* BEGIN *

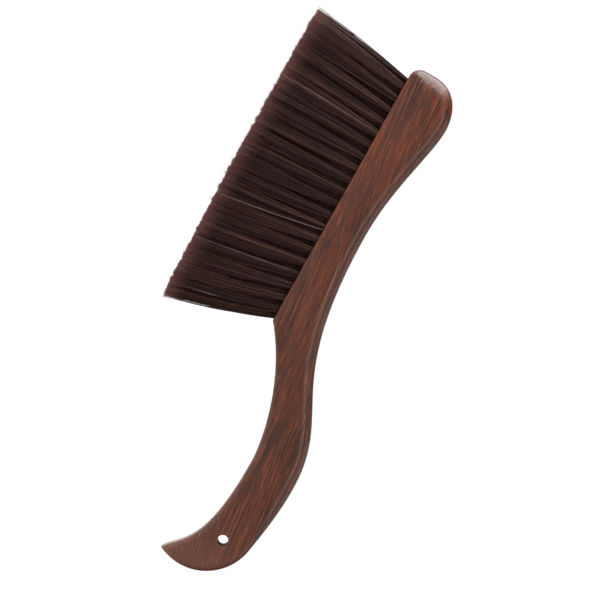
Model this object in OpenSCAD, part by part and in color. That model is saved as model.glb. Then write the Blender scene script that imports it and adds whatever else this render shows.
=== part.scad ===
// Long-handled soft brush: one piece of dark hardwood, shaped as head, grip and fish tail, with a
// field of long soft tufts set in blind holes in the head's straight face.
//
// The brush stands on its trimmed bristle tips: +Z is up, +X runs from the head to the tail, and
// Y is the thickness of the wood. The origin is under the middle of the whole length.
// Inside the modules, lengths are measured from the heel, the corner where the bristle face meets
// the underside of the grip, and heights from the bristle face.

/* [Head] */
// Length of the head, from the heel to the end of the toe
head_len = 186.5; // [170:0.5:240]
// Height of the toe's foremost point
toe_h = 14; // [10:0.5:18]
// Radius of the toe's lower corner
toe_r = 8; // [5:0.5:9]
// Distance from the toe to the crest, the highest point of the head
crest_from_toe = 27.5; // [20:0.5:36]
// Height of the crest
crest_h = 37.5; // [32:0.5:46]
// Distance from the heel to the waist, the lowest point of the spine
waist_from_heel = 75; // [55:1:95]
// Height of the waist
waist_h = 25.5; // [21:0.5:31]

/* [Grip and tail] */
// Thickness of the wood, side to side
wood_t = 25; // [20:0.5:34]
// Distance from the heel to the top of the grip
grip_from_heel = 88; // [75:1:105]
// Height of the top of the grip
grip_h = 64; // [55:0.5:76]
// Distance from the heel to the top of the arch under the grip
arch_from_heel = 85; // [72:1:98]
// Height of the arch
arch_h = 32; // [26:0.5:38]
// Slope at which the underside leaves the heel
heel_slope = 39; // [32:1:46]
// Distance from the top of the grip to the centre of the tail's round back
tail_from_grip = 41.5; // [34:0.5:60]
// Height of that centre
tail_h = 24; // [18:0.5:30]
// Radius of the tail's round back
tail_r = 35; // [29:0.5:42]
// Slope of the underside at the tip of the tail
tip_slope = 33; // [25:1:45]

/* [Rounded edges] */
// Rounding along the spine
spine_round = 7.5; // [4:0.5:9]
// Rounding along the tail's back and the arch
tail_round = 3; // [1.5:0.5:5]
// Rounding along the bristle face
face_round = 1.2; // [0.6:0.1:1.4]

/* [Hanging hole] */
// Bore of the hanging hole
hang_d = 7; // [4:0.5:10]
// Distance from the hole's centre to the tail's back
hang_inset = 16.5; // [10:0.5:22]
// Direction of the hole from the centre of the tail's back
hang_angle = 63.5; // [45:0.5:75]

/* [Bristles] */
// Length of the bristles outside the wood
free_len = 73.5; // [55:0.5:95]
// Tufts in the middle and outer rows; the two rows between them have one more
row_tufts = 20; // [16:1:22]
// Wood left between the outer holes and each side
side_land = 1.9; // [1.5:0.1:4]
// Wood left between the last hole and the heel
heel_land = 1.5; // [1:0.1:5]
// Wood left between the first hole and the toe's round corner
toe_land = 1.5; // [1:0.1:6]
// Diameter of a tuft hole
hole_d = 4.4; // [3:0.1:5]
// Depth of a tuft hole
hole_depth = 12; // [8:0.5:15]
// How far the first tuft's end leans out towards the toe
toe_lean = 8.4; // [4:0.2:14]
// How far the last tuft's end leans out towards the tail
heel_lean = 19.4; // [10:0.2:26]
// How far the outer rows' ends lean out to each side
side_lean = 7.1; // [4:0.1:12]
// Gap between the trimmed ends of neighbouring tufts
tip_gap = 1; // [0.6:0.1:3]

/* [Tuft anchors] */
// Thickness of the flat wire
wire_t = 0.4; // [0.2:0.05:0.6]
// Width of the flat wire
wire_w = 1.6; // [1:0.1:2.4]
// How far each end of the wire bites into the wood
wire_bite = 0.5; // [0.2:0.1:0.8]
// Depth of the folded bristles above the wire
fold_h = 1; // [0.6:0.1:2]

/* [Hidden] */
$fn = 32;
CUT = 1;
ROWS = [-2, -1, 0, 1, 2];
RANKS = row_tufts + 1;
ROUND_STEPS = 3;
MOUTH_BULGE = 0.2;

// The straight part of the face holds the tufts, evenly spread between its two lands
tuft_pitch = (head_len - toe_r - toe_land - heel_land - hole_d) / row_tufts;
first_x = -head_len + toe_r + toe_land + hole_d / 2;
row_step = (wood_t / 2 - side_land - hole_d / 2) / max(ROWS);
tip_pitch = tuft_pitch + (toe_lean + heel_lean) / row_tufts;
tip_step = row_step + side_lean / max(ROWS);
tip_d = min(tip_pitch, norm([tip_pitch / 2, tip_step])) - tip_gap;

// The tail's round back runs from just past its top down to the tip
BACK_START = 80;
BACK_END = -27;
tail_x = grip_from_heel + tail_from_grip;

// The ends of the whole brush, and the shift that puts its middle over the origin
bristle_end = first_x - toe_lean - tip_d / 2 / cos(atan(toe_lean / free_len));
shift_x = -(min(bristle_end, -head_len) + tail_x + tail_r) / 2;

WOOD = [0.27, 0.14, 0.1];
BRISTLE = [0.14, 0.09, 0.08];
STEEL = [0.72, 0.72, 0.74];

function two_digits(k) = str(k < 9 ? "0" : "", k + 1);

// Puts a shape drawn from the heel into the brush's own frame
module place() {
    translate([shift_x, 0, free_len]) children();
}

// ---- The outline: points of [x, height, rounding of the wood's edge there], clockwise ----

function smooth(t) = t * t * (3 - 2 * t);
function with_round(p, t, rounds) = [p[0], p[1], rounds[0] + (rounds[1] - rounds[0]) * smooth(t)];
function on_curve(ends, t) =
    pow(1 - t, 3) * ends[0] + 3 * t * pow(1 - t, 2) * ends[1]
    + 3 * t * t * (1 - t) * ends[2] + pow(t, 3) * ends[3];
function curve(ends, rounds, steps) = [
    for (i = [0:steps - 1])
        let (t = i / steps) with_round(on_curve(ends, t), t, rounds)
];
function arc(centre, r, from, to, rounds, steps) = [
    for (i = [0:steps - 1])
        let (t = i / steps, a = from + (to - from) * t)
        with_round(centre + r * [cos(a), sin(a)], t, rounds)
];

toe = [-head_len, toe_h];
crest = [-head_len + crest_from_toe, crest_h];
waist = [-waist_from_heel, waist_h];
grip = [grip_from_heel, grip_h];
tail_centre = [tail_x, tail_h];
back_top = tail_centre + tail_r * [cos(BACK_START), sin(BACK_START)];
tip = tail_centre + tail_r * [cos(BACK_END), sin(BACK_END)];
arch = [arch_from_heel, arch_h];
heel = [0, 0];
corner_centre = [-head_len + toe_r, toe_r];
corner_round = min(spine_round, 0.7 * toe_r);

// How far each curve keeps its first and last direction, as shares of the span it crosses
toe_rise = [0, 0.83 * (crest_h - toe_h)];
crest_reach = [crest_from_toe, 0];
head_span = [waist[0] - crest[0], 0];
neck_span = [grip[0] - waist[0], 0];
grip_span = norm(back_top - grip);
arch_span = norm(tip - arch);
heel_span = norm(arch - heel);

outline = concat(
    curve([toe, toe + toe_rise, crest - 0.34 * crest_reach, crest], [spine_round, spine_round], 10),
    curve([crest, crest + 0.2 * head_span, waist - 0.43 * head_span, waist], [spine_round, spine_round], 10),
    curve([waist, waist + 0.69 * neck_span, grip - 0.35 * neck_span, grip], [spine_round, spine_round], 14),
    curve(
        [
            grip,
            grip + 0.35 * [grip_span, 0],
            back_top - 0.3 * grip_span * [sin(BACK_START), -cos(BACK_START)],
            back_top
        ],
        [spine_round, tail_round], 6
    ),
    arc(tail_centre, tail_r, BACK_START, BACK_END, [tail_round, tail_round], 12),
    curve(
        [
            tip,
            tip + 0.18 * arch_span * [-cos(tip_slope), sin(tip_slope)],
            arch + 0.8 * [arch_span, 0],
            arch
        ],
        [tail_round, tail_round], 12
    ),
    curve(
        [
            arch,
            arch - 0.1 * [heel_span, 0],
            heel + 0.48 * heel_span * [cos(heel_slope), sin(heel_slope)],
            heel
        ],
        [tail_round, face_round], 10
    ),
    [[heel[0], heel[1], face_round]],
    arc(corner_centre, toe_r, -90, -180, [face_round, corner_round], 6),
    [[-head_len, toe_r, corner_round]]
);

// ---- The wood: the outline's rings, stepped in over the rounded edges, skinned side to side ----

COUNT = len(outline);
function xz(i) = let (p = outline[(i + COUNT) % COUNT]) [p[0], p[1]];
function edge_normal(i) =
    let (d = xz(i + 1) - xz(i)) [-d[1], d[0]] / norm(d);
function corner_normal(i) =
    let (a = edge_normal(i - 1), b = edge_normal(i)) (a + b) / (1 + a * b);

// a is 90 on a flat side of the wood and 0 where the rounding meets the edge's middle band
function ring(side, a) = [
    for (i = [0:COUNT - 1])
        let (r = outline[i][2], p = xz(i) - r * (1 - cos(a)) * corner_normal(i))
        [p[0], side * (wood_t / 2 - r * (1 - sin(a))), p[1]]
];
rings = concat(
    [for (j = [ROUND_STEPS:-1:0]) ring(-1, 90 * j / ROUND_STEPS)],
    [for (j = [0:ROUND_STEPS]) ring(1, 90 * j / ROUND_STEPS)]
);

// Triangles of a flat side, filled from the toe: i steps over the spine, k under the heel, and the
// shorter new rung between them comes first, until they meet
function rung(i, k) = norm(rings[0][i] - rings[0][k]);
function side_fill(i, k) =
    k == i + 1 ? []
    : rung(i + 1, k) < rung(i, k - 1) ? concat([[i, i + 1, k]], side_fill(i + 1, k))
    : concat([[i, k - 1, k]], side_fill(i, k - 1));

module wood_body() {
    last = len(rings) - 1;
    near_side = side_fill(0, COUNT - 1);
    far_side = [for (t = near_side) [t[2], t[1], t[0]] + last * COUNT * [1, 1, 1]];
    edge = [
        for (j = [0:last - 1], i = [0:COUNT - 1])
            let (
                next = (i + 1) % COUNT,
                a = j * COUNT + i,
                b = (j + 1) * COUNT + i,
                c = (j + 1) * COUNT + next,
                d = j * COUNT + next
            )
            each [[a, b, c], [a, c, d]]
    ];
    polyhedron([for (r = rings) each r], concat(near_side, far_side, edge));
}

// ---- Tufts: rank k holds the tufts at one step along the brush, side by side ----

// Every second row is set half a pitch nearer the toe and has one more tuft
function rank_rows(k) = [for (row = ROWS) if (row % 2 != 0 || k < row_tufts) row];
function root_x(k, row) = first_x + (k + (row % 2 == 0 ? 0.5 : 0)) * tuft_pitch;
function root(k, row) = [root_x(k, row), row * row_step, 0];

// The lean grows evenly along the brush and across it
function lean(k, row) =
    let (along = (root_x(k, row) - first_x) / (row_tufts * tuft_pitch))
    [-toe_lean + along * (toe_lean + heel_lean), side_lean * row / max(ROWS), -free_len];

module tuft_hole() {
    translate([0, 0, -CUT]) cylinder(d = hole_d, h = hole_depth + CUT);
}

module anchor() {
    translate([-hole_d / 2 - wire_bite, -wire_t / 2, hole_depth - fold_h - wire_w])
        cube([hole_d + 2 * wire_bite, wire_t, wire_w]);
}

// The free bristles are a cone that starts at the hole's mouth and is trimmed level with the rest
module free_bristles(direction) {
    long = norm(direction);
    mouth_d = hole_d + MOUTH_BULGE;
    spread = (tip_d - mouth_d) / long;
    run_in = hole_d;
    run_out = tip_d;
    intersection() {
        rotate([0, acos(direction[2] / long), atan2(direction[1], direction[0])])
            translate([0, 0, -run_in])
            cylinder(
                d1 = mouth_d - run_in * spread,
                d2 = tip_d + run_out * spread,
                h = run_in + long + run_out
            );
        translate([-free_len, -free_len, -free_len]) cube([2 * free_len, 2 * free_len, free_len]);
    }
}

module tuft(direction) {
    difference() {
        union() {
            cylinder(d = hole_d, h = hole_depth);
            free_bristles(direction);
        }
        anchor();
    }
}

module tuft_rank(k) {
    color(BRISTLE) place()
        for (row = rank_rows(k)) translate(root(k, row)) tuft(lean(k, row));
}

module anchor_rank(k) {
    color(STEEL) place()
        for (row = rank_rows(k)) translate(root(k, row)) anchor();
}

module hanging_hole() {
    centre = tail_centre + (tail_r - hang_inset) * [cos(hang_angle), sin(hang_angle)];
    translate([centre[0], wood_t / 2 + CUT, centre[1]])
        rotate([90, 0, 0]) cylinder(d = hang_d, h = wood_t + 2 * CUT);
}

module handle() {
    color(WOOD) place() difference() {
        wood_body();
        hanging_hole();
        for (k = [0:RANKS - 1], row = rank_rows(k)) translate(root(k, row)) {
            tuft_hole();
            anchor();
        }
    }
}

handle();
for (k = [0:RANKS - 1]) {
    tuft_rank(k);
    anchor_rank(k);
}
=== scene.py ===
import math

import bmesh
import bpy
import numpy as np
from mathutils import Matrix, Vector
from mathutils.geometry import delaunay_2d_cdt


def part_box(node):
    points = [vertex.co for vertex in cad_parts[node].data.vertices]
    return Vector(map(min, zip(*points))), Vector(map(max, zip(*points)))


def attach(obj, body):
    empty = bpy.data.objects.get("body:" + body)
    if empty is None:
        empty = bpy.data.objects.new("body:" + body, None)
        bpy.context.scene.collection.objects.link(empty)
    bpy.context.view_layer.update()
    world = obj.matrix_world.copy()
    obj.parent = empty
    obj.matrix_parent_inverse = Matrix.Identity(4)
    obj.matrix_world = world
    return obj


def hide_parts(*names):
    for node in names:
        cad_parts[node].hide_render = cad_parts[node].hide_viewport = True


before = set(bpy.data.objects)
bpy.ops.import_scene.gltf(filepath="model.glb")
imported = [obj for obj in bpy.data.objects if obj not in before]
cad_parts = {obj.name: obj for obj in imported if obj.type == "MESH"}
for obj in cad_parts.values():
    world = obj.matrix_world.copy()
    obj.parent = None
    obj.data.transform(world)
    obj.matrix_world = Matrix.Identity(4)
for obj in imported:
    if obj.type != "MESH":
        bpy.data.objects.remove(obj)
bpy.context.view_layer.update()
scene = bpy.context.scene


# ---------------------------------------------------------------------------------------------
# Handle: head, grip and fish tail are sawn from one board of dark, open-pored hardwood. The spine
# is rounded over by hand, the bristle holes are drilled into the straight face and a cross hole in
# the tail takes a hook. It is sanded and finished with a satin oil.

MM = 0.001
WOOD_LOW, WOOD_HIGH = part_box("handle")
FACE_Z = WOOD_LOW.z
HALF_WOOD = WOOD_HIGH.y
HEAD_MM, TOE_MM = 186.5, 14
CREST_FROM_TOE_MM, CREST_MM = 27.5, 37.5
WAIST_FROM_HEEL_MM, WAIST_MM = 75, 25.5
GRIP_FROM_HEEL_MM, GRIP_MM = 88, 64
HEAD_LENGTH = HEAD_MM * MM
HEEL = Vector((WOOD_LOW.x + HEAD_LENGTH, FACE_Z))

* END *
* BEGIN *

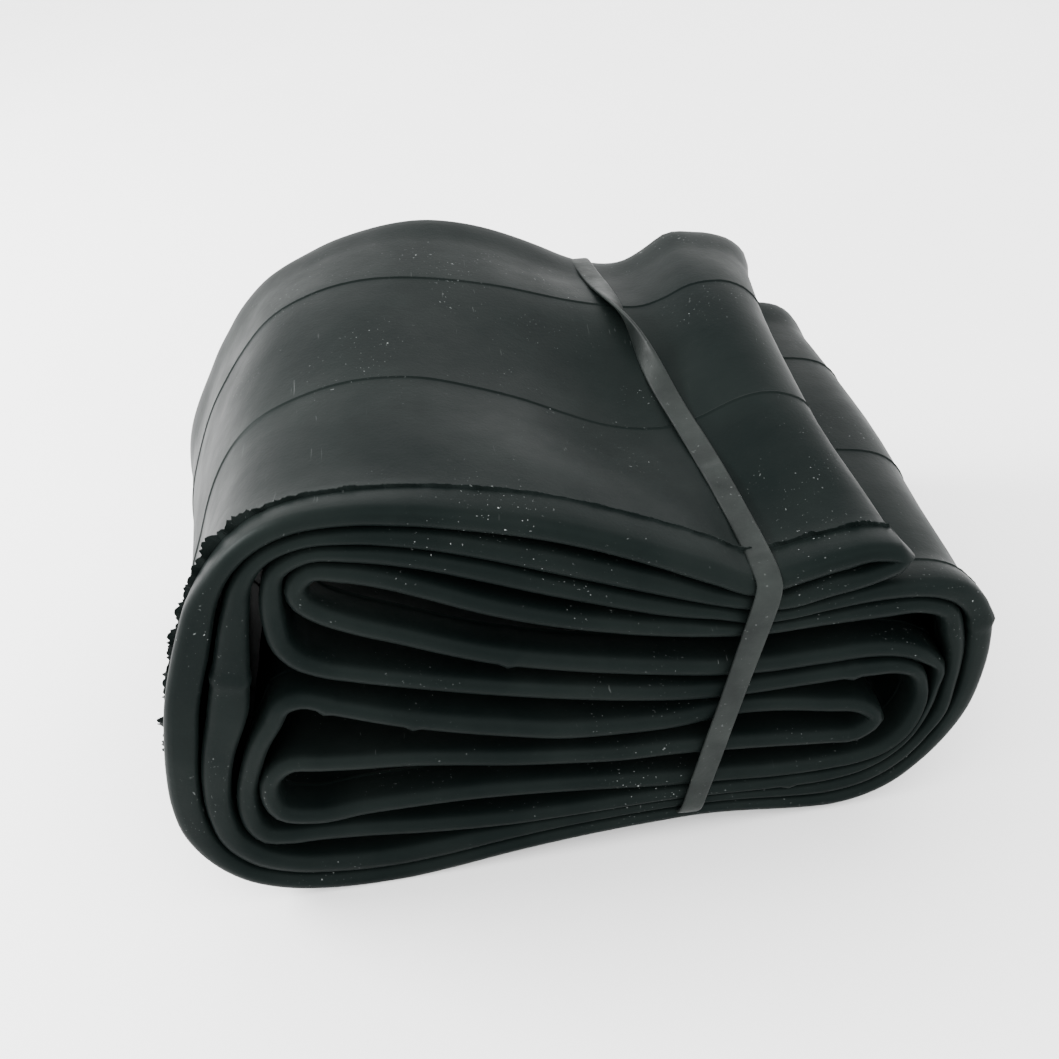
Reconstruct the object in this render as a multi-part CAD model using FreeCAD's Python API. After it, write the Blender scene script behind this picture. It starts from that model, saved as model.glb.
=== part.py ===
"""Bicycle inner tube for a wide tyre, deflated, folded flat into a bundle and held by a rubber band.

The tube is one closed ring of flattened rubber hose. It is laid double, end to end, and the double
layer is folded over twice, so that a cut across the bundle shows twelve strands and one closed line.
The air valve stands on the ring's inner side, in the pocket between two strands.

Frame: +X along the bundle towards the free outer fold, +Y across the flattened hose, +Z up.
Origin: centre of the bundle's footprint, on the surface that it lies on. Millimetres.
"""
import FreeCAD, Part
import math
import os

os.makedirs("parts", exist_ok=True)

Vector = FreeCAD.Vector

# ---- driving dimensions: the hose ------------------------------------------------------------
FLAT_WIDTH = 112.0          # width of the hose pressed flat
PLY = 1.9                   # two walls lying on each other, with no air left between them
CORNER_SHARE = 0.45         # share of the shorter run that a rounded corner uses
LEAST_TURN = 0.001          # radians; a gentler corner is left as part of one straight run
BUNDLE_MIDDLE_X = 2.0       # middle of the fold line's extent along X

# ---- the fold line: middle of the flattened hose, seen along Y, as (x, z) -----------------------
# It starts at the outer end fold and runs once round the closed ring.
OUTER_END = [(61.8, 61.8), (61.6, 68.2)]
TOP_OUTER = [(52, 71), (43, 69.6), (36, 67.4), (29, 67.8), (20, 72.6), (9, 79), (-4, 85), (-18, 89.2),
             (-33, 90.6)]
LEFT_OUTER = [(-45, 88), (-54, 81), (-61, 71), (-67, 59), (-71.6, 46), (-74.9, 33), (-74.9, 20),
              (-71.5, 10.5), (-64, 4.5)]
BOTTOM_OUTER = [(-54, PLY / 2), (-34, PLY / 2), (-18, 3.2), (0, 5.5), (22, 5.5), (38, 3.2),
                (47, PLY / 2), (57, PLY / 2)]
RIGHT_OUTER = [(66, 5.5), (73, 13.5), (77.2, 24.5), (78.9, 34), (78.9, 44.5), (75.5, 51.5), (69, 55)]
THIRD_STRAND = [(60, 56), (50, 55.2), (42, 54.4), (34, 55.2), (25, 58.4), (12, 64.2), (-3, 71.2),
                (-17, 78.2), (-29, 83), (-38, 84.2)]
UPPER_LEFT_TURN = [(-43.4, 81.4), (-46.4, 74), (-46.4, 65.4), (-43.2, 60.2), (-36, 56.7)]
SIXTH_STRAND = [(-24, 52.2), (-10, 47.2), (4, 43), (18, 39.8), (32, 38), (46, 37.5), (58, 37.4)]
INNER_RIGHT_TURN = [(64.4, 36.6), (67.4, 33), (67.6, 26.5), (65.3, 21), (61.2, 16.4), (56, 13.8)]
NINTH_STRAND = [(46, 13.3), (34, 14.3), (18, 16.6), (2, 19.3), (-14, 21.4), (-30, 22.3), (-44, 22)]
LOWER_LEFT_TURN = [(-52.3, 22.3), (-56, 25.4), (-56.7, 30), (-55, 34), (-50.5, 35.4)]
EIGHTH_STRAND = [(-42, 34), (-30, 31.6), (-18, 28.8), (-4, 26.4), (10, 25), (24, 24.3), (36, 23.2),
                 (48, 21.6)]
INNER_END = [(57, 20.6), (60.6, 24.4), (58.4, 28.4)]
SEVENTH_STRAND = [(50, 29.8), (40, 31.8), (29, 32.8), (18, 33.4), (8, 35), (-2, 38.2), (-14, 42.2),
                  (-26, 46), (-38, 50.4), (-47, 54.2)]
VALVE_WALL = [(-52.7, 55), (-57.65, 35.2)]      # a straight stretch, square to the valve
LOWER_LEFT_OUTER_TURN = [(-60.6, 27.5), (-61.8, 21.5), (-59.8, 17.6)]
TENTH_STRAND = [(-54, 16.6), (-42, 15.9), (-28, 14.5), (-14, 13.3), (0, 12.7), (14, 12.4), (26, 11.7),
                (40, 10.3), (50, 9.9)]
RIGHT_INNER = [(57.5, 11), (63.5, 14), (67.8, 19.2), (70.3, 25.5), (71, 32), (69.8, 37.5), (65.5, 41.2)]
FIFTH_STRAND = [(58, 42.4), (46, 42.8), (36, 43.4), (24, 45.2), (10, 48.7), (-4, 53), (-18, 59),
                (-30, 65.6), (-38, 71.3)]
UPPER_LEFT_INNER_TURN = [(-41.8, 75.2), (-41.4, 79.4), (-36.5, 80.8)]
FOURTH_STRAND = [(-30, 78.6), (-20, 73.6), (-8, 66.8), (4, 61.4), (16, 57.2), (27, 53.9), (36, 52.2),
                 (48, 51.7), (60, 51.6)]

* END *

Your task is to print the lines from the one containing "obj.matrix_world = Matrix.Identity(4)" through the one containing "scene = bpy.context.scene", exactly and with nothing added.

    obj.matrix_world = Matrix.Identity(4)
for obj in imported:
    if obj.type != "MESH":
        bpy.data.objects.remove(obj)
bpy.context.view_layer.update()
scene = bpy.context.scene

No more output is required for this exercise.